We’ve been talking a lot about employment arbitration since the passage of AB 51. We’ve discussed the bill itself, and we’ve reassessed the pros and cons of workplace arbitration since its passage. But what’s all the fuss about. It seems that every legislative session in California, we get a new bill attempting to do away with pre-dispute arbitration agreements. Sometimes similar measures come from the Senate.
The lawyers who represent employees have been fighting to do away with workplace arbitration for years. Some have reported that this is an offshoot of the #MeToo movement. But the battle began well before then. The reasoning has nothing to do with arbitrators being biased (they are certainly better at applying the law to the facts than juries) or plaintiffs not having an effective way to vindicate their rights (they can bring the same claims for the same remedies). Nor are arbitration proceedings secretive, as some have argued. Nothing prevents employees in arbitration from publicizing their claims or the outcome.
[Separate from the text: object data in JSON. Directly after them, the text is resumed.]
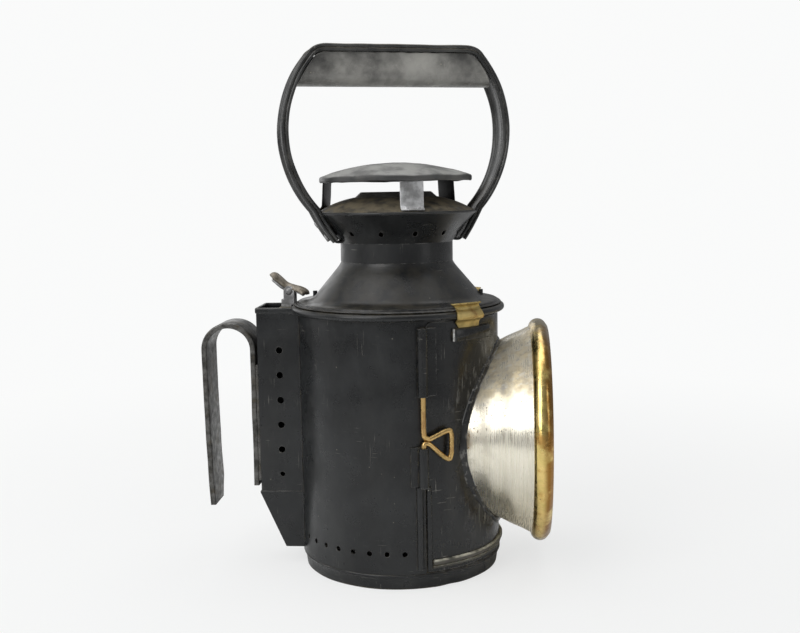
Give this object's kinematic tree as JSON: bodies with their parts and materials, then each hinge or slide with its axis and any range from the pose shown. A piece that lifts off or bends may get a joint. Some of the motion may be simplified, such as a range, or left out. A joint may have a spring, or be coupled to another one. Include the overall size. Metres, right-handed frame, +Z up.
{
  "type": "candle lantern",
  "caption": "Round hand lantern with a hooded lens door, turning chimney top with a bail and grip, rear air box and belt hook.",
  "frame": {"origin": "centre of the flat foot on the body's axis", "axes": "+X out of the lens, +Y to the side away from the hinge wire, +Z up"},
  "size_m": [0.2068, 0.1308, 0.3035],
  "materials": {
    "black_paint": "satin black paint over sheet steel, worn and dusty",
    "gloss_paint": "gloss black paint with scratches",
    "dusty_paint": "black paint under dust and soot",
    "worn_strap": "black paint worn to steel along its ribs",
    "solder_grey": "black paint over grey solder",
    "hook_steel": "dark mottled steel",
    "bare_steel": "dull worn steel",
    "tinplate": "sooted tinplate",
    "spring_steel": "drawn wire",
    "reflector_plate": "dulled mirror plate",
    "nickel": "worn nickel plate, brushed round",
    "bezel_brass": "polished brass gone patchy",
    "aged_brass": "dull aged brass",
    "wire_brass": "bright drawn brass wire",
    "lens_glass": "clear glass with a green edge",
    "wax": null,
    "wick": "burnt cotton"
  },
  "bodies": {
    "lantern_body": {"base_pan": "black_paint", "floor_plate": "tinplate", "body_shell": "black_paint", "opening_frame": "black_paint", "body_edge_beads": "black_paint", "top_bead": "black_paint", "rear_box": "black_paint", "box_hopper": "black_paint", "box_top_plate": "dusty_paint", "hook_backplate": "hook_steel", "belt_hook": "hook_steel", "hook_rivets": "hook_steel", "latch_bracket": "bare_steel", "latch_pin": "bare_steel", "latch_spring": "spring_steel", "lower_knuckle": "black_paint", "candle_tube": "tinplate", "tube_cap": "aged_brass", "feed_spring": "spring_steel", "spring_follower": "tinplate", "candle": "wax", "wick": "wick", "drip_pan": "tinplate", "rear_reflector": "reflector_plate", "reflector_bracket": "tinplate"},
    "door": {"door_panel": "gloss_paint", "door_edge_beads": "gloss_paint", "door_ledge": "dusty_paint", "upper_knuckle": "gloss_paint", "clip_brackets": "gloss_paint", "near_clip": "aged_brass", "far_clip": "aged_brass", "hood_cone": "nickel", "hood_collar": "solder_grey", "bezel_ring": "bezel_brass", "lens_glass": "lens_glass", "lens_retainer": "tinplate"},
    "wire_pin": {"hinge_pin": "wire_brass"},
    "latch_lever": {"thumb_lever": "bare_steel"},
    "turning_top": {"roof_cone": "black_paint", "roof_studs": "black_paint", "neck_sleeve": "black_paint", "chimney_flare": "black_paint", "chimney_top": "dusty_paint", "inner_chimney": "tinplate", "cap_dome": "dusty_paint", "cap_strap_front": "bare_steel", "cap_strap_left": "black_paint", "cap_strap_right": "black_paint", "cap_rivets": "bare_steel", "bail_strap": "worn_strap", "bail_edge_wires": "worn_strap", "bail_feet": "black_paint", "bail_rivets": "bare_steel", "grip_shell": "gloss_paint"}
  },
  "joints": [
    {"name": "door_hinge", "type": "hinge", "parent": "lantern_body", "child": "door", "pos_m": [0.01767, -0.05964, 0.076], "axis": [0, 0, -1], "range_deg": [0, 110]},
    {"name": "pin_lift", "type": "slide", "parent": "door", "child": "wire_pin", "axis": [0, 0, 1], "range_m": [0, 0.0192]},
    {"name": "latch_press", "type": "hinge", "parent": "lantern_body", "child": "latch_lever", "pos_m": [-0.0643, 0, 0.1628], "axis": [0, -1, 0], "range_deg": [0, 24], "stiffness_Nm_per_rad": 0.03, "springref_deg": -28.65},
    {"name": "top_turn", "type": "hinge", "parent": "lantern_body", "child": "turning_top", "pos_m": [0, 0, 0.155], "axis": [0, 0, 1], "continuous": true}
  ]
}
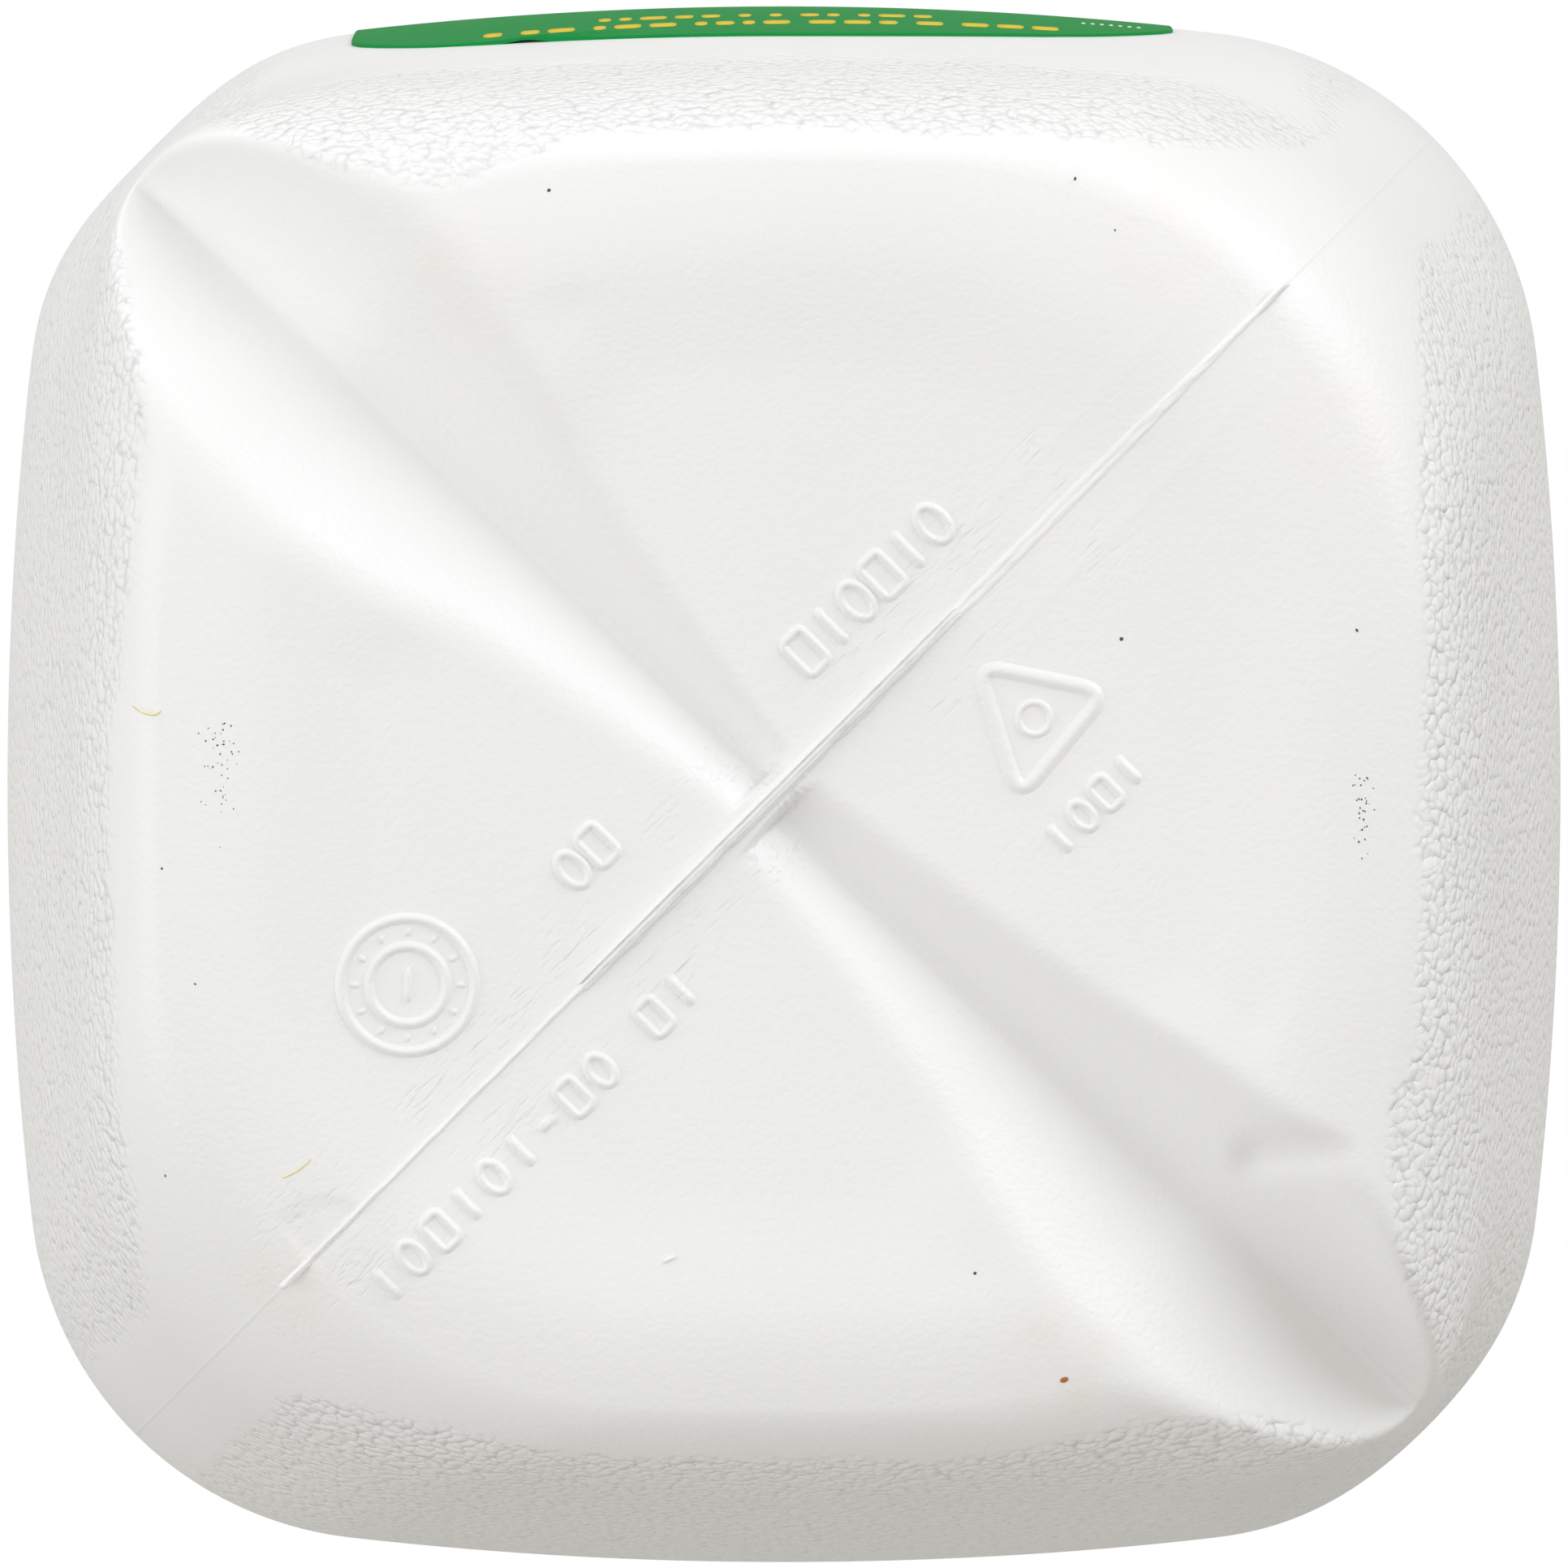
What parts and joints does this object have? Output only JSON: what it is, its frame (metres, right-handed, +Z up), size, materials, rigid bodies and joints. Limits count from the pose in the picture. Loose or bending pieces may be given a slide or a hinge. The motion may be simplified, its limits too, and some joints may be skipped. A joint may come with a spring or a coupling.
{
  "type": "plastic milk jug",
  "caption": "Shut gallon milk jug: opaque white blow-moulded body with a corner handle, channelled base with a torn pinch line, green snap cap and green front label.",
  "frame": {"origin": "centre of the standing ring, on the surface that the jug stands on", "axes": "+Z up through the cap; the label faces -Y; the handle is at the corner between +X and -Y"},
  "size_m": [0.154, 0.1542, 0.2541],
  "materials": {
    "jug": "opaque white HDPE, satin, with moulded leather grain on the walls",
    "label": "printed green film, semi-gloss, yellow and white marks",
    "cap": "green LDPE, satin"
  },
  "bodies": {
    "root": {"jug": "jug", "label": "label", "cap": "cap"}
  },
  "joints": []
}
The issue here is money. Everyone knows that, because juries are more likely to be swayed by emotion than arbitrators, a jury is more likely to grant a windfall verdict. A corollary of that is that cases that are heading to a jury trial (with the greater possibility of an emotion-fueled verdict) tend to settle at a higher dollar amount than cases that are headed to arbitration. Sure there are other arguments for and against arbitration. But it would be naive to underestimate the financial motives behind this battle — on both sides.